ADOTAS – Mobile tools and applications represent a powerful technology that will most certainly become more important in the years to come. Gartner Research has predicted that by 2013, a greater number of people will be accessing the internet via mobile devices than those who will with desktop computers.
With this move toward the small screen, consumers are becoming more aware of being tracked through mobile connectivity. The unique characteristics of the smartphone as a platform that’s always on and connected — providing access to real-world information like user location, habits, schedule and lifestyle — are creating a number of privacy challenges.
Given the sensitivity of the data that many consumers store on their phones, the demands are very high for manufacturers, marketers, carriers, app developers, ad networks and all other mobile service providers to respect user privacy in order to earn and retain public trust.
Making sure users feel that they are in control of sharing their data is important. After all, companies can’t afford for consumers to perceive a lack of control over a device that is so intimate.
Considering how sophisticated mobile data has become, and how widely this data is being leveraged for business and commercial purposes, 2012 will be a critical period as the industry faces growing scrutiny around privacy concerns from the media, regulators and governments.
Mobile Privacy and the Long Arm of the Law
Practices surrounding the disclosure of consumer data do not appear to have kept pace with the rapid developments in technology. Referencing a Future of Privacy Forum study from December 2011, the NTIA (National Telecommunications and Information Administration) have stated that only about 30 percent of the top 10 paid mobile apps for three major mobile operating systems have legitimate privacy policies. One can then only imagine how leaky the privacy hull within the free mobile app environment really is.
With the abundance of unregulated data available out there, and with many terabytes more of it being generated daily, phishers, spammers and data-ravenous marketers are having a picnic.
And so this year, the industry is expecting to see a large amount of legal action around mobile privacy on a couple of fronts that are danger areas, where data users are running afoul of consumers — mainly including location-based data and stricter privacy policies for mobile use by children.
Of these two sections, location-based services in particular have become a huge trend in mobile and have been an important part of the global discussion, as the need for geo-based information to provide certain mobile services clashes very directly with desire and need for privacy. For the time being there is not yet a good set of universal rules for what can and can’t be done with location-centered data to make advertising more effective, and this is precisely where companies that are overzealous about using this information are going to invite controversy.
How location data is being shared is something that still needs to be fully resolved. To begin with, business owners looking to keep from straying into regulatory cracks and grey areas should not sell or trade away this information in order for other companies to flesh out a profile of where a user has been, what they have bought and why, over time.
Fortunately, a framework for understanding the privacy rights needs of mobile users is busy taking shape: In February 2012, talks at the Mobile World Congress in Spain highlighted the work being done by various sectors on addressing the challenges of mobile privacy, including the GSMA’s (Global System for Mobile Communications Association) own initiatives.
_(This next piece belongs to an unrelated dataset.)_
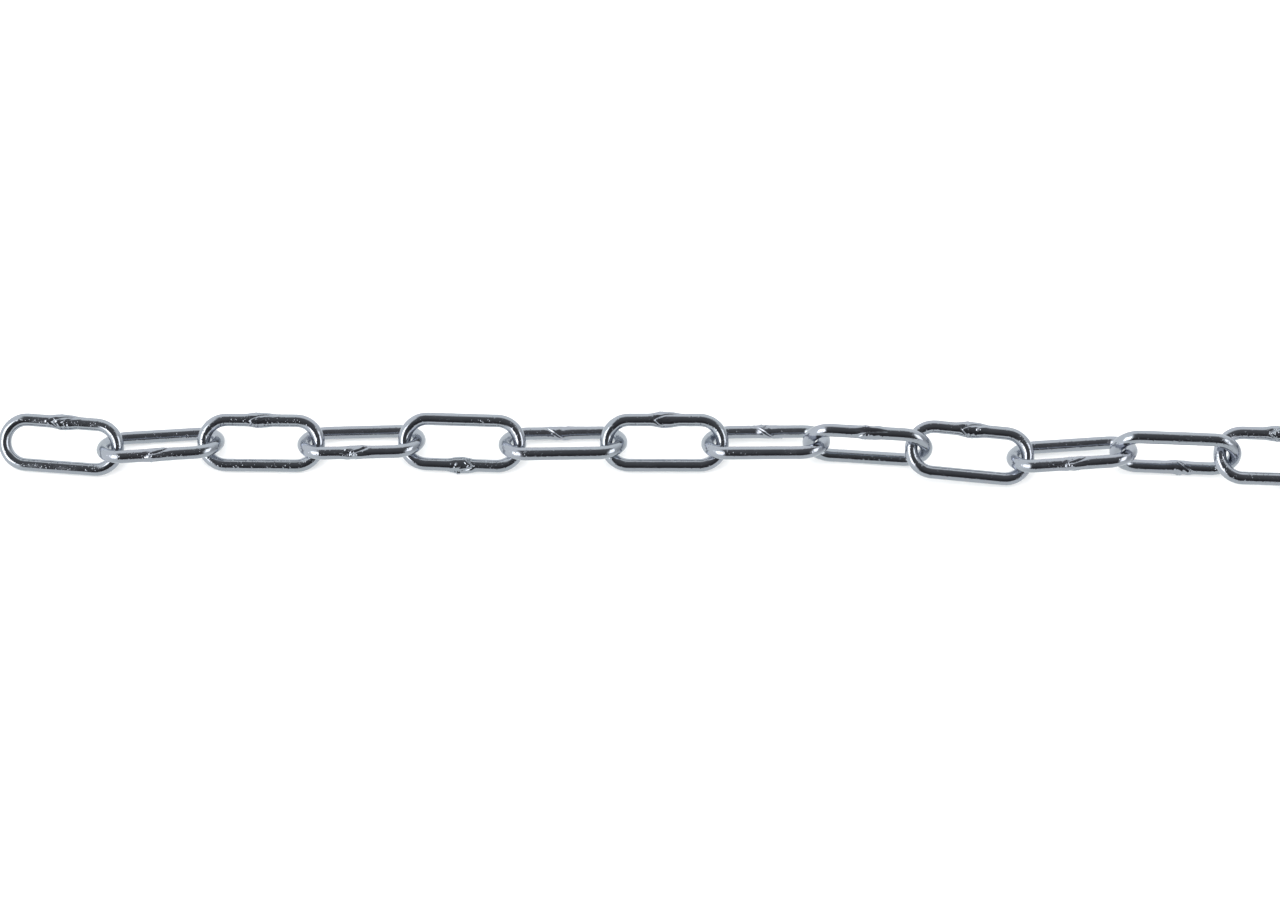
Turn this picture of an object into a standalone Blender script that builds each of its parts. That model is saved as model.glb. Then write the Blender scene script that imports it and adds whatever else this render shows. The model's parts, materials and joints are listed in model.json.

Now, the GSMA with the support of leading mobile operators in Europe and following consultation across the wider mobile ecosystem, has published a set of global Privacy Design Guidelines for Mobile Application Development. These new guidelines aim to provide users with better transparency, choice and control over how apps use their personal information. The Privacy Guidelines, which are being implemented currently by a number of mobile operators in Europe for their own branded applications, are an important first step.
To effect real change, there will need to be close and lasting collaboration between industry giants and governments. Policy-makers in Washington, D.C. are currently on the edge of their seats, anticipating the release of two major mobile-oriented privacy documents within the next few months. It’s expected that the White House will endorse a privacy model that would see leaders in the mobile arena come up with self-regulation procedures, after which the Federal Trade Commission will determine the adequacy of the new rules (or not), and then decide whether to approve and enforce them as if they were law.
Developments in mobile privacy
An obvious but key challenge is how to give users simple, device and context-appropriate ways to manage their own data. Despite delays in establishing a ubiquitous, systemized framework for bringing privacy measures into the hand-held setting, some service providers have started taking their own initiatives towards data control. Mozilla, for example, was the first major browser to provide its users with Do Not Track (DNT) features on both desktop and mobile. Firefox for Android provides users with the ability to send the DNT header to websites visited via the browser, as well as to any third parties trawling for information.
As of February 26, 18 percent of users of Firefox for Android had turned on DNT, but even if all the other native browsers on mobile followed their lead, there’s still an opportunity for applications installed in mobile devices that include services from third parties, like retailers and social media platforms, to bypass the DNT header.
In order to maintain strong growth in both the sales and popularity of mobile apps, customers need to be confident that their privacy is protected when they use them. This is the responsibility of the entire mobile industry. In the long run, it seems unlikely that people will tolerate a device that is in their pocket as being anything less than something they are in complete control of. Thus, industry players must view mobility and privacy as interdependent concepts and do what they can to respect user privacy.